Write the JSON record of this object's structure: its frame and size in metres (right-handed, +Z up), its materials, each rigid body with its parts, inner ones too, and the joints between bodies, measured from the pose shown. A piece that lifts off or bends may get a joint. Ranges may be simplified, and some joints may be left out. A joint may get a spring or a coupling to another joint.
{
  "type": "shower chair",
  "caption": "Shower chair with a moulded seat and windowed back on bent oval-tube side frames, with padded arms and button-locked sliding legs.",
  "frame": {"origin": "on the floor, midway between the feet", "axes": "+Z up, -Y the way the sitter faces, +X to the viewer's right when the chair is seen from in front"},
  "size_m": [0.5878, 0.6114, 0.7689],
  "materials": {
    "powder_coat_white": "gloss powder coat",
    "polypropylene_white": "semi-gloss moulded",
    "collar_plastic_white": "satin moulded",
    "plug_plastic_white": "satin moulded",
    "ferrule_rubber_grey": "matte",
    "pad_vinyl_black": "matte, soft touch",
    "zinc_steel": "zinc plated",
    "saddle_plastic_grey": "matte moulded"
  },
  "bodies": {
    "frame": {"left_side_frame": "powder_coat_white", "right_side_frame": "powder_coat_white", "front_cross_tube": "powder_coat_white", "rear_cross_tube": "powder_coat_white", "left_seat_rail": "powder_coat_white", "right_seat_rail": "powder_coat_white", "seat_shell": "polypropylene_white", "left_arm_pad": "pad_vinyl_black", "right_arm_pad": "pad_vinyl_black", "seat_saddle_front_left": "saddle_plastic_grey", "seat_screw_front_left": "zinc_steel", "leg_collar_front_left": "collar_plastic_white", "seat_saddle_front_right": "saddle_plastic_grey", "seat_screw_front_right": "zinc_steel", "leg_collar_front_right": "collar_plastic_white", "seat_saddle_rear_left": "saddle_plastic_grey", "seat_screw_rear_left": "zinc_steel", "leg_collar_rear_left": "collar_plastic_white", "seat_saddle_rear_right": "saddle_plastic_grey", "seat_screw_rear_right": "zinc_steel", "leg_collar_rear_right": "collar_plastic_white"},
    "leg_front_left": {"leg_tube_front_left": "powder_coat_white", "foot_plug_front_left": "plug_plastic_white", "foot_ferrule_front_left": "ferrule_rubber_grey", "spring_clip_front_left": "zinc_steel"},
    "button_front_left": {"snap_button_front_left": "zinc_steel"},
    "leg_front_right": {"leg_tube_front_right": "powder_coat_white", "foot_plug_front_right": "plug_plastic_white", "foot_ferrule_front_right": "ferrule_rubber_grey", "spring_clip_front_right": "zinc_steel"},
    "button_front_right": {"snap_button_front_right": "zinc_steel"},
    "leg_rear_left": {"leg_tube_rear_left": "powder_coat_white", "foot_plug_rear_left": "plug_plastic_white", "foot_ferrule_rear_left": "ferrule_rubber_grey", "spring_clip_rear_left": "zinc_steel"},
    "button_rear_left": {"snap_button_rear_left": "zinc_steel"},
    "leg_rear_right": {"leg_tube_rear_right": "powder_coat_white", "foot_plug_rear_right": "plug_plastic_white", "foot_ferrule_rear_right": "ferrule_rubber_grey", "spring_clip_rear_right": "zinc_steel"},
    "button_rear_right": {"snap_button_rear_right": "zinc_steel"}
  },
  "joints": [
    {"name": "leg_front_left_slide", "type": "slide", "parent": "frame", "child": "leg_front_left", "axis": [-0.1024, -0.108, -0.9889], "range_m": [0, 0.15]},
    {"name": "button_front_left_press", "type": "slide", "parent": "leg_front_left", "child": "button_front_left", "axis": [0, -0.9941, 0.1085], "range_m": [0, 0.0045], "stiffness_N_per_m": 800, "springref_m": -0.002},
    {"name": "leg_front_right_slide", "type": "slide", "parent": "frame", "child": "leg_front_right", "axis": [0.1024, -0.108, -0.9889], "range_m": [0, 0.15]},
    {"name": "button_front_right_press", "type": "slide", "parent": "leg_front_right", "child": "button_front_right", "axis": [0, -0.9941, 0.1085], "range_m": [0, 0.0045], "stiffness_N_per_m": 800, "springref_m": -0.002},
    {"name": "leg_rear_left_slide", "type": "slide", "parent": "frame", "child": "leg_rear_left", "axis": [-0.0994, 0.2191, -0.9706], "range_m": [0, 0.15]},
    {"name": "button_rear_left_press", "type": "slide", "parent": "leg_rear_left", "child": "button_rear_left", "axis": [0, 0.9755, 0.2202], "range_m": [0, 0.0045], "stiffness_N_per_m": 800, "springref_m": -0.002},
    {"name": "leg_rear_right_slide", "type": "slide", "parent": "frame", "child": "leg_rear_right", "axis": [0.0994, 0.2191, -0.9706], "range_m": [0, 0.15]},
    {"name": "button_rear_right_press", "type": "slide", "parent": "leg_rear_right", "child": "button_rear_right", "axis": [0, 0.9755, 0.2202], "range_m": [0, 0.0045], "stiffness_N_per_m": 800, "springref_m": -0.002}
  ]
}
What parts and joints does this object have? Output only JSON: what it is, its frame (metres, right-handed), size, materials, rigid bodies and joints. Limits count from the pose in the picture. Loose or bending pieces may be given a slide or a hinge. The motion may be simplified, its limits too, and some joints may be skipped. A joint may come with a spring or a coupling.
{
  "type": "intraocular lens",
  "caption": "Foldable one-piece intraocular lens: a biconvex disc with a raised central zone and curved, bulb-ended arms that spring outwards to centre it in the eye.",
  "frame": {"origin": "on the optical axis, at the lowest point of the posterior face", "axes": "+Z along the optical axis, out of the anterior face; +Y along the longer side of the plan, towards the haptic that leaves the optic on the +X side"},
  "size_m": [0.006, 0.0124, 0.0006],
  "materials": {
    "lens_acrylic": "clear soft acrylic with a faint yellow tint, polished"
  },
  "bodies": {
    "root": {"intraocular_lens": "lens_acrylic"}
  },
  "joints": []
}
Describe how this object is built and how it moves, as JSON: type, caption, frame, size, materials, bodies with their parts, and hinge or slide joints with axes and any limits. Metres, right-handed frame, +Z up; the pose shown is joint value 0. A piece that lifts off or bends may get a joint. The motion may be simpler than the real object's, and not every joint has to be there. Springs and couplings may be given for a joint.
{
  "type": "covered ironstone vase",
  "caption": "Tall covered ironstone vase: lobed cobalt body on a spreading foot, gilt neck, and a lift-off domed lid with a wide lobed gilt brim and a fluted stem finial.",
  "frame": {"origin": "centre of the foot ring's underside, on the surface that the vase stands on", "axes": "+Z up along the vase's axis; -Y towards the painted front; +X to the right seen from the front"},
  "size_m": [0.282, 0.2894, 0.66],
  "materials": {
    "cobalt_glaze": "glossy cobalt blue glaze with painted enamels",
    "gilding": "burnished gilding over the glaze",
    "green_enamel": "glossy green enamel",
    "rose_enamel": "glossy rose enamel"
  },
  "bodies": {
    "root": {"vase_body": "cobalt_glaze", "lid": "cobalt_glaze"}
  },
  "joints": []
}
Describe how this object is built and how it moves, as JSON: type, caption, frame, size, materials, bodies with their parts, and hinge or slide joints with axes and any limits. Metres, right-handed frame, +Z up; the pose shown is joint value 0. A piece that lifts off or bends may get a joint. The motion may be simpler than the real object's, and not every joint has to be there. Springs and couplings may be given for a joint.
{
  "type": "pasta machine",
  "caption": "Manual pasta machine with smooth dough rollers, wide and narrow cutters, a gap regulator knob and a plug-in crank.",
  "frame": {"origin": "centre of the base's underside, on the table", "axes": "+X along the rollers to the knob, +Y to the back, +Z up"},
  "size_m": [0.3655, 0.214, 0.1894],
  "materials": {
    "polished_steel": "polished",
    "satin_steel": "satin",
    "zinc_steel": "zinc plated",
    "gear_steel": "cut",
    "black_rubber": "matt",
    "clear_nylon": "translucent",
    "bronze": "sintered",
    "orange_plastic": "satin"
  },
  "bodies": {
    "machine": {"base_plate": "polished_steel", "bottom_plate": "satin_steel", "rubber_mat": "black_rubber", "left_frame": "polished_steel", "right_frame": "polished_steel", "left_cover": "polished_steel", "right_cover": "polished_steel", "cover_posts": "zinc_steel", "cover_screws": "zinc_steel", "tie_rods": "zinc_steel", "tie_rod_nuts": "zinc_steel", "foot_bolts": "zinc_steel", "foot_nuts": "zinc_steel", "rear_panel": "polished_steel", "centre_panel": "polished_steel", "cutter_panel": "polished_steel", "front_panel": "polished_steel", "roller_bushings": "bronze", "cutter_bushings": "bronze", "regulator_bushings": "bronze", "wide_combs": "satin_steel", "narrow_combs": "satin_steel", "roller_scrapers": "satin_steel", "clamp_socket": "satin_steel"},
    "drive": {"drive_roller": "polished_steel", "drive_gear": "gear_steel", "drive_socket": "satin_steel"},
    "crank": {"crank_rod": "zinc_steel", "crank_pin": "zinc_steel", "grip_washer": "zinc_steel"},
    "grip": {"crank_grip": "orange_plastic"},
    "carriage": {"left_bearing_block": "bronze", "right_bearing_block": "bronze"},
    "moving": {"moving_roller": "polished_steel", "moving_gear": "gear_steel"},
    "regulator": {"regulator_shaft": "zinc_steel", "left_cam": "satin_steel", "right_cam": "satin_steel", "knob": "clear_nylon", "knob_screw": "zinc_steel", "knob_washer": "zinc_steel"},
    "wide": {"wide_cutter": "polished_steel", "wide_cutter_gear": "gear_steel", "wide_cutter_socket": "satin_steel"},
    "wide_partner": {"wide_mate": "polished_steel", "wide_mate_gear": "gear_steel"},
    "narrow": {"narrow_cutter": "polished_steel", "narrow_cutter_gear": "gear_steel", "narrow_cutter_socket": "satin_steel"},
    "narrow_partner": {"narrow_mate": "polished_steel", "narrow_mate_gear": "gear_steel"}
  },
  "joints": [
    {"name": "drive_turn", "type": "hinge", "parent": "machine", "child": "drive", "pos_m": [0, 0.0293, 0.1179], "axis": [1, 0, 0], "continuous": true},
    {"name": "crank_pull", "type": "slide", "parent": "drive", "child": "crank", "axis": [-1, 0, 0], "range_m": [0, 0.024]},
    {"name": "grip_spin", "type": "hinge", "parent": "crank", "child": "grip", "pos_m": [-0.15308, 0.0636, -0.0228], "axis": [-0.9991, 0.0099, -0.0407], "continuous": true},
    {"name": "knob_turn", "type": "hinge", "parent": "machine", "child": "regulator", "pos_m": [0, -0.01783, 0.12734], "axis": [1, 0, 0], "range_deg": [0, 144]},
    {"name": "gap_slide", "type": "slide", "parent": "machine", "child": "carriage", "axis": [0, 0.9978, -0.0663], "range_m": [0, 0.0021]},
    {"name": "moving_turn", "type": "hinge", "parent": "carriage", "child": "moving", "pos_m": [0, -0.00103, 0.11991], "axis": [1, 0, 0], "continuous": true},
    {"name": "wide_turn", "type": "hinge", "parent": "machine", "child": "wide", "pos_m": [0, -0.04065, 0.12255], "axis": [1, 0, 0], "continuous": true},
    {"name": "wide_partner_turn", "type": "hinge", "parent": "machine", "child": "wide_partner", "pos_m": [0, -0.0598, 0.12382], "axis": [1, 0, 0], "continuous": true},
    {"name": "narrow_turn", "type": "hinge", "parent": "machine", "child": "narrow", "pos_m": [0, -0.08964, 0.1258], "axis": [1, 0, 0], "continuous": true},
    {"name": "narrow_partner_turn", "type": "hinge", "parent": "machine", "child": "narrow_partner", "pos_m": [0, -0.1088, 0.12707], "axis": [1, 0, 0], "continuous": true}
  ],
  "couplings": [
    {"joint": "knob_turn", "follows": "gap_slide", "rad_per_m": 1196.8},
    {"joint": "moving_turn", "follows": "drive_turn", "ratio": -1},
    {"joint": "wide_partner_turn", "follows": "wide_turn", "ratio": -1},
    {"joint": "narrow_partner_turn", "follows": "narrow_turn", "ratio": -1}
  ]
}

# # # # # # #

What number of lines in the records contain the word "from"? Answer with that number alone.

**EXERCISE OUTPUT**
4